Anonymous Monk has asked for the wisdom of the Perl Monks concerning the following question:

Please advise why I keep getting these errors when using this WEB LINK CHECK script:
use strict; use LWP::Simple; use HTML::TokeParser; use HTML::Entities; my @newspages = qw( http://osis.nima.mil http://osis.nima.mil/myhot.html http://osis.nima.mil/myoffices.html http://osis.nima.mil/mytraining.html http://osis.nima.mil/mygeospatial.html ); for (@newspages) { my $html = $_; my ($junk,$short) = split(/\./,$html); # get domain name my $body .= "<td valign=top>$short<br>"; my $get = get("$html"); my $p = HTML::TokeParser->new(\$get); while (my $token = $p->get_tag("a")) { my $url = $token->[1]{href} || "-"; my $text = $p->get_trimmed_text("/a"); unless ($url =~ /^mailto|^javascript/){ # don't grab javascrpt or mai +lto's $body .= "<a href=\"$url\" target=\"new\">$text</a><br>\n"; } } $body .= "</td>" } my $body .= "</tr></table>"; open(OUT,">news.txt"); # send to an html file print OUT "$body";

MY error messages on my NT workstation:
Use of uninitialized value in substr at C:/Perl/site/lib/HTML/PullPars +er.pm line 82. Use of uninitialized value in length at C:/Perl/site/lib/HTML/PullPars +er.pm line 85. Use of uninitialized value in substr at C:/Perl/site/lib/HTML/PullPars +er.pm line 82. Use of uninitialized value in length at C:/Perl/site/lib/HTML/PullPars +er.pm line 85.

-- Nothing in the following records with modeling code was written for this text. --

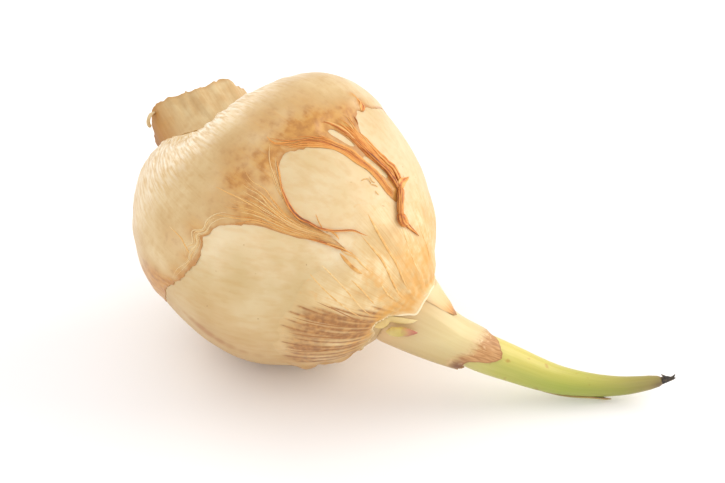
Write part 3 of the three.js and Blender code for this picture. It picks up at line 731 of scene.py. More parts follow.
# Strips of the outer scale that have rolled up on themselves: each one's name, its line, its half
# widths, half heights and lift, its rings, grooves and seed, and its tone.
ROLLED = [
    (
        "ribbon_core",
        [(2, 80), (-0.6, 74), (-1.8, 68), (-3.4, 63), (-5, 59), (-5.6, 55), (-5, 51)],
        [0.08, 0.14, 0.24, 0.28, 0.34, 0.3], [0.1, 0.2, 0.26, 0.3, 0.32, 0.3],
        [0, 0.08, 0.12, 0.15, 0.2], 70, 5, 11, [0.35, 0.5, 0.6, 0.45],
    ),
    (
        "ribbon_rolled_edge",
        [(-6, 74), (-6.2, 70), (-6.8, 65.5), (-8, 61.4), (-9.6, 58.4), (-9.4, 55), (-7.8, 51.5)],
        [0.14, 0.28, 0.38, 0.42, 0.42, 0.36], [0.1, 0.22, 0.3, 0.34, 0.36, 0.3],
        [0.05, 0.1, 0.15, 0.2, 0.25], 70, 5, 12, [0.2, 0.3, 0.3, 0.35],
    ),
    (
        "ribbon_tooth", [(-6.5, 51.4), (-9, 52.4), (-12, 52.7), (-15.4, 53)],
        [0.7, 0.62, 0.4, 0.05], [0.16, 0.16, 0.12, 0.05], [0.4, 0.45, 0.55, 0.65], 36, 3, 13,
        [0.35, 0.3, 0.4],
    ),
    (
        "ribbon_stick", [(-6.4, 52), (-4.4, 49.9), (-1.8, 47.5), (1.2, 45.2), (3.4, 43.2)],
        [0.4, 0.55, 0.54, 0.5, 0.5], [0.3, 0.4, 0.4, 0.38, 0.36], [0.55, 0.5, 0.5, 0.55, 0.6], 70,
        9, 14, [0.35, 0.48, 0.42, 0.35],
    ),
    (
        "ribbon_knot", [(2.4, 44.6), (3.2, 43), (3, 41.4), (0.6, 40)], [0.5, 0.78, 0.76, 0.4],
        [0.4, 0.5, 0.48, 0.3], [0.62, 0.64, 0.62, 0.55], 60, 9, 15, [0.5, 0.4, 0.3],
    ),
    (
        "ribbon_tail", [(2.4, 41.2), (1.2, 39), (-1.2, 36.6), (-4.8, 33.2)],
        [0.36, 0.3, 0.24, 0.07], [0.2, 0.2, 0.16, 0.06], [0.55, 0.5, 0.5, 0.48], 40, 3, 16,
        [0.35, 0.4, 0.5],
    ),
    (
        "wiry_thread", THREAD,
        [0.06, 0.08, 0.12, 0.2, 0.26, 0.26, 0.2, 0.16, 0.16, 0.15, 0.12, 0.06],
        [0.06, 0.08, 0.12, 0.18, 0.22, 0.22, 0.18, 0.14, 0.14, 0.13, 0.12, 0.05],
        [0.05, 0.08, 0.1, 0.15, 0.18, 0.18, 0.2, 0.25, 0.4, 0.5], 130, 3, 17,
        [0.2, 0.3, 0.4, 0.6, 0.65, 0.55, 0.45, 0.4, 0.4],
    ),
    (
        "thread_fork", [(35.6, 58.4), (35, 55.8), (35.8, 53.6)], [0.08, 0.1, 0.05],
        [0.08, 0.1, 0.05], [0.15, 0.15, 0.2], 24, 0, 18, [0.4],
    ),
    (
        "thread_hair", [(33.6, 64.2), (35.2, 62), (36.4, 60)], [0.04, 0.06, 0.07],
        [0.04, 0.06, 0.07], [0.15, 0.1, 0.1], 24, 0, 19, [0.4],
    ),
    (
        "strand_tail", [(43.5, 61.5), (41, 57), (39, 52), (36.5, 47)], [0.08, 0.14, 0.12, 0.05],
        [0.08, 0.12, 0.1, 0.05], [0.1, 0.15, 0.25, 0.35], 40, 3, 24, [0.4, 0.5, 0.45],
    ),
    (
        "strand_second_tail", [(42.5, 59.5), (39.5, 54.5), (37.6, 50), (36.6, 44.5)],
        [0.06, 0.1, 0.1, 0.04], [0.06, 0.1, 0.1, 0.04], [0.1, 0.2, 0.3, 0.4], 40, 0, 25, [0.35],
    ),
    (
        "edge_fold", [(69.8, 100.8), (69.6, 97), (70.4, 93.6), (74, 88.6)], [0.06, 0.1, 0.12, 0.08],
        [0.03, 0.06, 0.08, 0.05], [-0.02], 50, 0, 28, [0, 0.3, 0.2],
    ),
    (
        "corner_flap", [(-17.2, 88), (-18, 85.6), (-17.6, 83.4), (-15.4, 81.2)],
        [0.06, 0.2, 0.5, 0.3], [0.05, 0.08, 0.12, 0.08], [0, 0.02, 0.06], 40, 3, 31,
        [0.2, 0.35, 0.3],
    ),
    (
        "corner_curl", [(-9.4, 80.6), (-9.2, 78.8), (-8.2, 76.6)], [0.05, 0.11, 0.05],
        [0.05, 0.1, 0.05], [0, 0.02, 0], 30, 3, 32, [0.7],
    ),
    (
        "arch_fibre", [(22, 93.5), (20, 89.4), (17, 85.8), (13, 82.9), (8.2, 79.4), (5.4, 74.6)],
        [0.04, 0.1, 0.12, 0.12, 0.1, 0.05], [0.03, 0.08, 0.09, 0.09, 0.08, 0.04], [0], 60, 3, 34,
        [0.3, 0.55, 0.5, 0.4],
    ),
    (
        "arch_second_fibre", [(23.6, 91.6), (21, 88), (17.8, 84.9), (14, 81.4), (9.4, 77.4)],
        [0.04, 0.09, 0.1, 0.08, 0.04], [0.03, 0.07, 0.08, 0.07, 0.03], [0], 50, 3, 35,
        [0.3, 0.5, 0.4],
    ),
    (
        "corner_crease", [(-17.5, 92.4), (-17.6, 89.4), (-17.3, 86.6), (-16.4, 83.6)],
        [0.04, 0.09, 0.1, 0.06], [0.03, 0.06, 0.06, 0.04], [-0.01], 40, 0, 36, [0.3, 0.5],
    ),
    (
        "pull_line", [(47, 96), (45.6, 89), (45, 85), (44.6, 80)], [0.05, 0.1, 0.1, 0.06],
        [0.03, 0.06, 0.06, 0.04], [-0.02], 40, 0, 29, [0.25],
    ),
    (
        "pinch_fold", [(22, 95), (22.4, 91), (20.6, 88.6), (15.8, 84.6)], [0.04, 0.12, 0.14, 0.08],
        [0.03, 0.07, 0.08, 0.05], [-0.02], 40, 0, 30, [0.4, 0.6, 0.35],
    ),
]
LOOSE_HAIRS = [
    [(9.4, 61), (7.6, 60.8), (6.2, 60), (6.6, 58)], [(6.6, 58.2), (5.2, 57.2), (4.4, 56.2)],
    [(6.8, 55.8), (7, 55), (6.4, 54)], [(4.6, 60.4), (5.2, 58.8), (4.2, 57.8)],
]
for index, line in enumerate(LOOSE_HAIRS):
    name = "loose_hair_" + "abcd"[index]
    ROLLED.append((name, line, [0.05], [0.04], [0.02, 0.1, 0.02], 24, 0, 20 + index, [0.3]))
for name, line, width, height, lift, rings, grooves, seed, tone in ROLLED:
    path = skin_path(line, lift, outer_surface)
    strands.append(sweep(name, path, width, height, rings, grooves, seed, tone, segments=24))

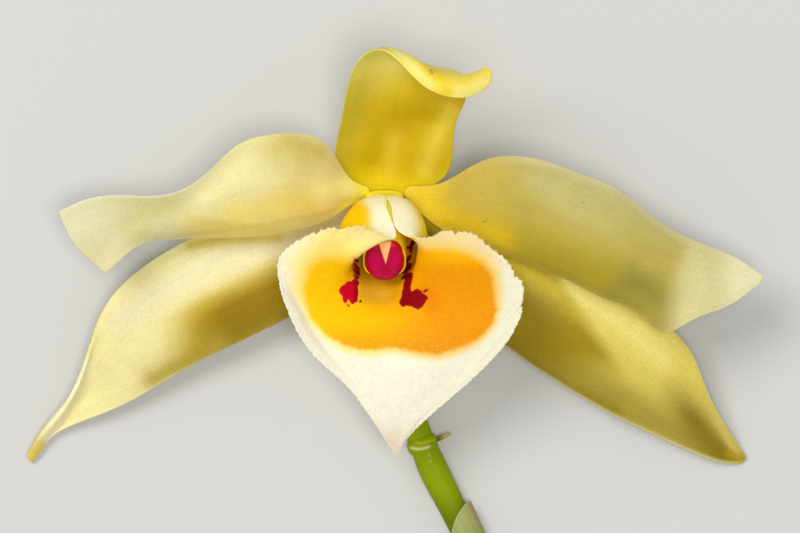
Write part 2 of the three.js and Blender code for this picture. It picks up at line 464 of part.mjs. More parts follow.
// The papery sheath hugs the stem from a node near the cut end up to a loose pointed tip on the right.
const sheath = () => {
  const [along, across] = SHEATH_STEPS;
  const way = subtract(carry(SHEATH_NODE), carry(SHEATH_TIP));
  const length = Math.hypot(...way);
  const down = way.map((value) => value / length);
  const side = [-down[1], down[0], 0];
  const start = carry(SHEATH_TIP);
  const grid = Array.from({ length: along + 1 }, (_, i) => {
    const u = i / along;
    const opened = Math.min(1, u / SHEATH_OPENED_AT) ** SHEATH_WIDENING;
    return Array.from({ length: across + 1 }, (__, j) => {
      const v = j / across;
      const low = SHEATH_TIP_ANGLES[0] + (SHEATH_ANGLES[0] - SHEATH_TIP_ANGLES[0]) * opened;
      const high = SHEATH_TIP_ANGLES[1] + (SHEATH_ANGLES[1] - SHEATH_TIP_ANGLES[1]) * opened;
      const angle = THREE.MathUtils.degToRad(low + (high - low) * v);
      const radius = SHEATH_RADIUS + SHEATH_FLARE * (1 - u) ** SHEATH_FLARE_FALL;
      const out = radius * Math.cos(angle);
      return [
        start[0] + down[0] * length * u + side[0] * out,
        start[1] + down[1] * length * u + side[1] * out,
        STEM_AXIS_HEIGHT + radius * Math.sin(angle),
      ];
    });
  });
  return aboveFloor(solid(slab(grid, () => SHEATH_THICKNESS)));
};

const group = new THREE.Group();

const add = (name, body, colour) => {
  const mesh = body.getMesh();
  const shape = new THREE.BufferGeometry();
  shape.setAttribute("position", new THREE.BufferAttribute(new Float32Array(mesh.vertProperties), 3));
  shape.setIndex(new THREE.BufferAttribute(new Uint32Array(mesh.triVerts), 1));
  const joined = mergeVertices(shape, MERGED_WITHIN);
  joined.computeVertexNormals();
  const material = new THREE.MeshStandardMaterial({ color: colour, roughness: ROUGHNESS });
  const made = new THREE.Mesh(joined, material);
  made.name = name;
  group.add(made);
};

add("dorsal_sepal", tepal(DORSAL_SEPAL), 0xc9b83a);
add("left_petal", tepal(LEFT_PETAL), 0xe3d9a0);
add("right_petal", tepal(RIGHT_PETAL), 0xdccb86);
add("left_sepal", tepal(LEFT_SEPAL), 0xd6c877);
add("right_sepal", tepal(RIGHT_SEPAL), 0xcdbb60);
add("lip", lip(), 0xf2e6bd);
add("column", column(), 0xe0b040);
add("anther_cap", antherCap(), 0xb01048);
add("pedicel", aboveFloor(solid(rod(PEDICEL_LINE, PEDICEL_STEPS))), 0x9db03c);
add("stem", aboveFloor(solid(rod(STEM_LINE, STEM_STEPS))), 0x86a82e);
add("bract", leaf(BRACT, BRACT_STEPS, BRACT_THICKNESS), 0xb8a878);
add("sheath", sheath(), 0xa9ae8c);

export default group;
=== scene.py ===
"""An orchid bloom on a short cut stem, laid on its back with its face up and seen from above.

Shapes are written in millimetres as they look in the plane DRAWN_AT from VIEW_DISTANCE above it:
x to the right, y up the bloom, z the height above the floor. They become metres when a mesh is made.
"""

import bpy
import numpy as np
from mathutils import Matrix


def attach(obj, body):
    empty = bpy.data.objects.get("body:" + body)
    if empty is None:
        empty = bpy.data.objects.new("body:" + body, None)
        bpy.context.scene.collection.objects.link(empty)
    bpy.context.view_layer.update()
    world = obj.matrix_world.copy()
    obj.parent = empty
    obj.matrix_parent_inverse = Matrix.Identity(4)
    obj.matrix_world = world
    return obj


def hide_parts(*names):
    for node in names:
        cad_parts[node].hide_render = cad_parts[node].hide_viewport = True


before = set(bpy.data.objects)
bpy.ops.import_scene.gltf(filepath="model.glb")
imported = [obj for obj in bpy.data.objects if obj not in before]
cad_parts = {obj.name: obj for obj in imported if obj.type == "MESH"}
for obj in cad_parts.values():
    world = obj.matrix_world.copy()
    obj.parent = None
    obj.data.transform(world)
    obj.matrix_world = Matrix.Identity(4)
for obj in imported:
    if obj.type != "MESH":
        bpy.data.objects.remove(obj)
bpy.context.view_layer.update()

MM = 0.001
VIEW_DISTANCE = 600.0
DRAWN_AT = 12.0
MIDDLE = np.array([-0.7, -9.55])
PICTURE_WIDTH = 69.565
SENSOR = 36.0
FLOOR_GAP = 0.02
SEED = 11

# Thickness of the living tissue
TEPAL_THICKNESS = 0.4
LIP_THICKNESS = 0.36
SCALE_THICKNESS = 0.26
THIN_SHARE = 0.4
THIN_REACH = 1.5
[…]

Replies are listed 'Best First'.
Re: web link errors
by Stegalex (Chaplain) on Mar 12, 2002 at 14:05 UTC
    The W3C has a public domain Perl script that will check your site for dead links. Why not use it instead? It's here. I like chicken.
Re: web link errors
by silent11 (Vicar) on Mar 12, 2002 at 13:59 UTC
    This looks like a mod of some code I posted here. On the surface, I don't see anything wrong with your code, except for the fact that those URL's don't exist (at least not at the momnet for me). Do you have all the modules installed?
    LWP::Simple; HTML::TokeParser; HTML::Entities;

    Also, when I posted this code, I was running the script against domains w/o subdomains as you have here. I split on /\./ to get the domain, you will only get the subdomian.
    -Silent11
      thanks for your reply! Here are my ppm listings:
      Archive-Tar Compress-Zlib Digest-MD5 File-CounterFil Font-AFM HTML-Parser HTML-Tagset HTML-Tree MIME-Base64 PPM SOAP-Lite Storable Tk URI XML-Parser XML-Simple libnet libwin32 libwww-perl
      I thought some were the same as what you had listed or close to it?
      Also should I list ALL my links in my HTML page in the newspages array??
      I like your script because it is not long and complex for a beginner like me so I can learn off it.